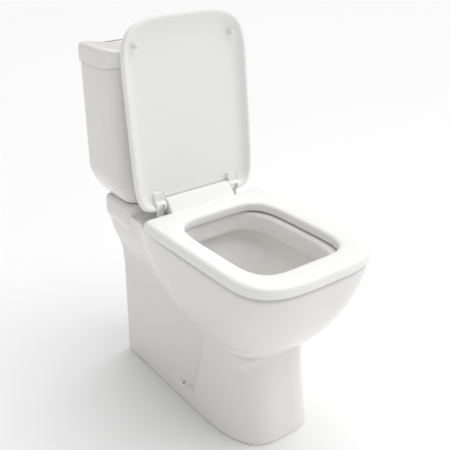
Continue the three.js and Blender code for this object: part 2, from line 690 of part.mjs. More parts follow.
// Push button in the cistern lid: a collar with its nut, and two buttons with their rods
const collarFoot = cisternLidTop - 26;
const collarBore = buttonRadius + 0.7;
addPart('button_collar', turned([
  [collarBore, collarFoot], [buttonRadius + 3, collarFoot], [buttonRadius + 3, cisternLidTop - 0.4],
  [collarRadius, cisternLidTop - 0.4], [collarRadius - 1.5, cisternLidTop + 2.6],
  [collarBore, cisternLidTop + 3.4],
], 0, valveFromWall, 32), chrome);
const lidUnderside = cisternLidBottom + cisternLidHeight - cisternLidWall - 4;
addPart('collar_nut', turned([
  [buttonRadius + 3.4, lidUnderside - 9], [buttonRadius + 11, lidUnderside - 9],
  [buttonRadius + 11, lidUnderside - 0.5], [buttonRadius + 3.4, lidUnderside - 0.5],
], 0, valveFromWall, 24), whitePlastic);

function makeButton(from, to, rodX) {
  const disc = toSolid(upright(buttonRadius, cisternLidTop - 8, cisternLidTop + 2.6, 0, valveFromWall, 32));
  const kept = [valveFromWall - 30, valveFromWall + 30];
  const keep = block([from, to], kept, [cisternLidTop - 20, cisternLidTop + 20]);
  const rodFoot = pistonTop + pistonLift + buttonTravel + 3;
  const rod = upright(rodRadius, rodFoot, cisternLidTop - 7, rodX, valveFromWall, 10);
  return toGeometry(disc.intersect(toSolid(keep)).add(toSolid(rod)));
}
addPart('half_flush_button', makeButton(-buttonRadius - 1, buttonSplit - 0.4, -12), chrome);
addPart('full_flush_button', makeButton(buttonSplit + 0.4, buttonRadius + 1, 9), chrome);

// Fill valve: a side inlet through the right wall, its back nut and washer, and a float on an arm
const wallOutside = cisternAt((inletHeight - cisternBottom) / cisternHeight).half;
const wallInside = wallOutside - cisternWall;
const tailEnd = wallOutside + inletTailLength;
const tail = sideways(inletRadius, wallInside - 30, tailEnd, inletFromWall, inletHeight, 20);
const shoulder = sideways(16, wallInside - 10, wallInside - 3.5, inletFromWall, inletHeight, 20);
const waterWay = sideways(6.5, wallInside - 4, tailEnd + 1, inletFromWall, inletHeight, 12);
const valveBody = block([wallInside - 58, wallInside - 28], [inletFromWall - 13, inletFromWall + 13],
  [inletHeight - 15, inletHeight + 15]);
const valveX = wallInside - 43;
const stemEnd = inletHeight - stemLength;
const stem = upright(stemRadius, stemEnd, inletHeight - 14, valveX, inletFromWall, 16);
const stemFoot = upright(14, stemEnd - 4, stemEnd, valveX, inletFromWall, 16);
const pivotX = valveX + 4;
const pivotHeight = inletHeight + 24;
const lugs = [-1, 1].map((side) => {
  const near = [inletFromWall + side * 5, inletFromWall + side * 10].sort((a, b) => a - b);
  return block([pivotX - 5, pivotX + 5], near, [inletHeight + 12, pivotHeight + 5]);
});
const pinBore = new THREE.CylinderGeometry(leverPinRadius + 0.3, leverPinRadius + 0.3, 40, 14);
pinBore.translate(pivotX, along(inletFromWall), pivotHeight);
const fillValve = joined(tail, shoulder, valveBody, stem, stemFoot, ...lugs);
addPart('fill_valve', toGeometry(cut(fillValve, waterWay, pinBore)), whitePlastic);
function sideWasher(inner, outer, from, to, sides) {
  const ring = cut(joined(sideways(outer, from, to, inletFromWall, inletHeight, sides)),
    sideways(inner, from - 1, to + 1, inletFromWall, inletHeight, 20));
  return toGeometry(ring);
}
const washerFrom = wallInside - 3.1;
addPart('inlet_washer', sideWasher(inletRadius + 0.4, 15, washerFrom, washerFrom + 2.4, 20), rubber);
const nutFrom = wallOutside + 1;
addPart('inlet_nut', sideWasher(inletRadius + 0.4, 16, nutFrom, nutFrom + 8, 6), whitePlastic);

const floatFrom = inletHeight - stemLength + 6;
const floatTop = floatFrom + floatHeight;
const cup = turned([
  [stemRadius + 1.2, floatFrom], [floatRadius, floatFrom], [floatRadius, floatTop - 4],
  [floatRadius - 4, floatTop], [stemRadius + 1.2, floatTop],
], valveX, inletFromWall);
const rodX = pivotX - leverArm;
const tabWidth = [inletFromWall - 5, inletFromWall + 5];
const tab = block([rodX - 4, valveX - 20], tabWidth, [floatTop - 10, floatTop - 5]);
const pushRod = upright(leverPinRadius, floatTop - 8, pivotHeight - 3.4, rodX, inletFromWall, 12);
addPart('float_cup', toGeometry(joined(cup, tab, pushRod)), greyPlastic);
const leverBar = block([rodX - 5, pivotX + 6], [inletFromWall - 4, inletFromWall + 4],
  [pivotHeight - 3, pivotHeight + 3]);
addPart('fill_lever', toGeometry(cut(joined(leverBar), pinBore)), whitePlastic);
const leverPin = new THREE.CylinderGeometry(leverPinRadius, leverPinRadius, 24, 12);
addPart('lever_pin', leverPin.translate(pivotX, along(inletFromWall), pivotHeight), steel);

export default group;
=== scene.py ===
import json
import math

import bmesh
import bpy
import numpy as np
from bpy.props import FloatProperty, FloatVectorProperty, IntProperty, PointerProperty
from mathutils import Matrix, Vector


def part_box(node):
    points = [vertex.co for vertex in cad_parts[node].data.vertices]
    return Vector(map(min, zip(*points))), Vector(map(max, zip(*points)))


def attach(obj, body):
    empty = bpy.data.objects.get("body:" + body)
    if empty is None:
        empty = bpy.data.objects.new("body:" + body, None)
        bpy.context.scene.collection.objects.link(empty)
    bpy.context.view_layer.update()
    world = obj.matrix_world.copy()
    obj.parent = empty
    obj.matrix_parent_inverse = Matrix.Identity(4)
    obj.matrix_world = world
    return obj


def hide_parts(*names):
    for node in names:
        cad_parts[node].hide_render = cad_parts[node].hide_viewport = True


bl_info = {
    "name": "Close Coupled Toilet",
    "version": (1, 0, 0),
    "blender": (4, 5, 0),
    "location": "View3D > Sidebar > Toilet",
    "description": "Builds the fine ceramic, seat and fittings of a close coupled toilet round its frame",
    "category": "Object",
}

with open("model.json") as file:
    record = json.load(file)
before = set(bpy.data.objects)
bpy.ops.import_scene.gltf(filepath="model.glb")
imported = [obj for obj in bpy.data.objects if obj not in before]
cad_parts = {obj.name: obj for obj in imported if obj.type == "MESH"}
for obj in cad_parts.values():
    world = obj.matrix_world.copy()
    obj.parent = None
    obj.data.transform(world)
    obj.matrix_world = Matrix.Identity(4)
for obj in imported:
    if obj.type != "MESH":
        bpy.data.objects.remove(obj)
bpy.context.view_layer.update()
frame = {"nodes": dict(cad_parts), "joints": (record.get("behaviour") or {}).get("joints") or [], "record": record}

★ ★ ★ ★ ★

PROBLEM DETAILS
Return the lines above exactly, keeping every word.

EXERCISE RESULT
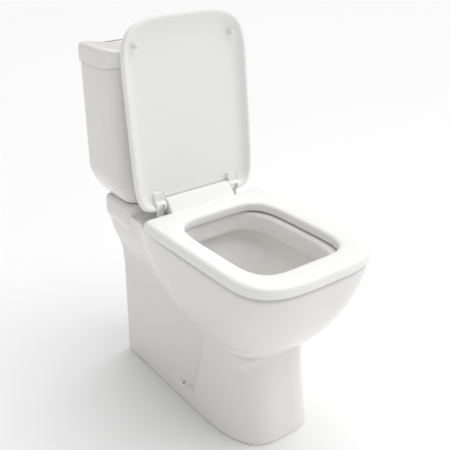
Continue the three.js and Blender code for this object: part 2, from line 690 of part.mjs. More parts follow.
// Push button in the cistern lid: a collar with its nut, and two buttons with their rods
const collarFoot = cisternLidTop - 26;
const collarBore = buttonRadius + 0.7;
addPart('button_collar', turned([
  [collarBore, collarFoot], [buttonRadius + 3, collarFoot], [buttonRadius + 3, cisternLidTop - 0.4],
  [collarRadius, cisternLidTop - 0.4], [collarRadius - 1.5, cisternLidTop + 2.6],
  [collarBore, cisternLidTop + 3.4],
], 0, valveFromWall, 32), chrome);
const lidUnderside = cisternLidBottom + cisternLidHeight - cisternLidWall - 4;
addPart('collar_nut', turned([
  [buttonRadius + 3.4, lidUnderside - 9], [buttonRadius + 11, lidUnderside - 9],
  [buttonRadius + 11, lidUnderside - 0.5], [buttonRadius + 3.4, lidUnderside - 0.5],
], 0, valveFromWall, 24), whitePlastic);

function makeButton(from, to, rodX) {
  const disc = toSolid(upright(buttonRadius, cisternLidTop - 8, cisternLidTop + 2.6, 0, valveFromWall, 32));
  const kept = [valveFromWall - 30, valveFromWall + 30];
  const keep = block([from, to], kept, [cisternLidTop - 20, cisternLidTop + 20]);
  const rodFoot = pistonTop + pistonLift + buttonTravel + 3;
  const rod = upright(rodRadius, rodFoot, cisternLidTop - 7, rodX, valveFromWall, 10);
  return toGeometry(disc.intersect(toSolid(keep)).add(toSolid(rod)));
}
addPart('half_flush_button', makeButton(-buttonRadius - 1, buttonSplit - 0.4, -12), chrome);
addPart('full_flush_button', makeButton(buttonSplit + 0.4, buttonRadius + 1, 9), chrome);

// Fill valve: a side inlet through the right wall, its back nut and washer, and a float on an arm
const wallOutside = cisternAt((inletHeight - cisternBottom) / cisternHeight).half;
const wallInside = wallOutside - cisternWall;
const tailEnd = wallOutside + inletTailLength;
const tail = sideways(inletRadius, wallInside - 30, tailEnd, inletFromWall, inletHeight, 20);
const shoulder = sideways(16, wallInside - 10, wallInside - 3.5, inletFromWall, inletHeight, 20);
const waterWay = sideways(6.5, wallInside - 4, tailEnd + 1, inletFromWall, inletHeight, 12);
const valveBody = block([wallInside - 58, wallInside - 28], [inletFromWall - 13, inletFromWall + 13],
  [inletHeight - 15, inletHeight + 15]);
const valveX = wallInside - 43;
const stemEnd = inletHeight - stemLength;
const stem = upright(stemRadius, stemEnd, inletHeight - 14, valveX, inletFromWall, 16);
const stemFoot = upright(14, stemEnd - 4, stemEnd, valveX, inletFromWall, 16);
const pivotX = valveX + 4;
const pivotHeight = inletHeight + 24;
const lugs = [-1, 1].map((side) => {
  const near = [inletFromWall + side * 5, inletFromWall + side * 10].sort((a, b) => a - b);
  return block([pivotX - 5, pivotX + 5], near, [inletHeight + 12, pivotHeight + 5]);
});
const pinBore = new THREE.CylinderGeometry(leverPinRadius + 0.3, leverPinRadius + 0.3, 40, 14);
pinBore.translate(pivotX, along(inletFromWall), pivotHeight);
const fillValve = joined(tail, shoulder, valveBody, stem, stemFoot, ...lugs);
addPart('fill_valve', toGeometry(cut(fillValve, waterWay, pinBore)), whitePlastic);
function sideWasher(inner, outer, from, to, sides) {
  const ring = cut(joined(sideways(outer, from, to, inletFromWall, inletHeight, sides)),
    sideways(inner, from - 1, to + 1, inletFromWall, inletHeight, 20));
  return toGeometry(ring);
}
const washerFrom = wallInside - 3.1;
addPart('inlet_washer', sideWasher(inletRadius + 0.4, 15, washerFrom, washerFrom + 2.4, 20), rubber);
const nutFrom = wallOutside + 1;
addPart('inlet_nut', sideWasher(inletRadius + 0.4, 16, nutFrom, nutFrom + 8, 6), whitePlastic);

const floatFrom = inletHeight - stemLength + 6;
const floatTop = floatFrom + floatHeight;
const cup = turned([
  [stemRadius + 1.2, floatFrom], [floatRadius, floatFrom], [floatRadius, floatTop - 4],
  [floatRadius - 4, floatTop], [stemRadius + 1.2, floatTop],
], valveX, inletFromWall);
const rodX = pivotX - leverArm;
const tabWidth = [inletFromWall - 5, inletFromWall + 5];
const tab = block([rodX - 4, valveX - 20], tabWidth, [floatTop - 10, floatTop - 5]);
const pushRod = upright(leverPinRadius, floatTop - 8, pivotHeight - 3.4, rodX, inletFromWall, 12);
addPart('float_cup', toGeometry(joined(cup, tab, pushRod)), greyPlastic);
const leverBar = block([rodX - 5, pivotX + 6], [inletFromWall - 4, inletFromWall + 4],
  [pivotHeight - 3, pivotHeight + 3]);
addPart('fill_lever', toGeometry(cut(joined(leverBar), pinBore)), whitePlastic);
const leverPin = new THREE.CylinderGeometry(leverPinRadius, leverPinRadius, 24, 12);
addPart('lever_pin', leverPin.translate(pivotX, along(inletFromWall), pivotHeight), steel);

export default group;
=== scene.py ===
import json
import math

import bmesh
import bpy
import numpy as np
from bpy.props import FloatProperty, FloatVectorProperty, IntProperty, PointerProperty
from mathutils import Matrix, Vector


def part_box(node):
    points = [vertex.co for vertex in cad_parts[node].data.vertices]
    return Vector(map(min, zip(*points))), Vector(map(max, zip(*points)))


def attach(obj, body):
    empty = bpy.data.objects.get("body:" + body)
    if empty is None:
        empty = bpy.data.objects.new("body:" + body, None)
        bpy.context.scene.collection.objects.link(empty)
    bpy.context.view_layer.update()
    world = obj.matrix_world.copy()
    obj.parent = empty
    obj.matrix_parent_inverse = Matrix.Identity(4)
    obj.matrix_world = world
    return obj


def hide_parts(*names):
    for node in names:
        cad_parts[node].hide_render = cad_parts[node].hide_viewport = True


bl_info = {
    "name": "Close Coupled Toilet",
    "version": (1, 0, 0),
    "blender": (4, 5, 0),
    "location": "View3D > Sidebar > Toilet",
    "description": "Builds the fine ceramic, seat and fittings of a close coupled toilet round its frame",
    "category": "Object",
}

with open("model.json") as file:
    record = json.load(file)
before = set(bpy.data.objects)
bpy.ops.import_scene.gltf(filepath="model.glb")
imported = [obj for obj in bpy.data.objects if obj not in before]
cad_parts = {obj.name: obj for obj in imported if obj.type == "MESH"}
for obj in cad_parts.values():
    world = obj.matrix_world.copy()
    obj.parent = None
    obj.data.transform(world)
    obj.matrix_world = Matrix.Identity(4)
for obj in imported:
    if obj.type != "MESH":
        bpy.data.objects.remove(obj)
bpy.context.view_layer.update()
frame = {"nodes": dict(cad_parts), "joints": (record.get("behaviour") or {}).get("joints") or [], "record": record}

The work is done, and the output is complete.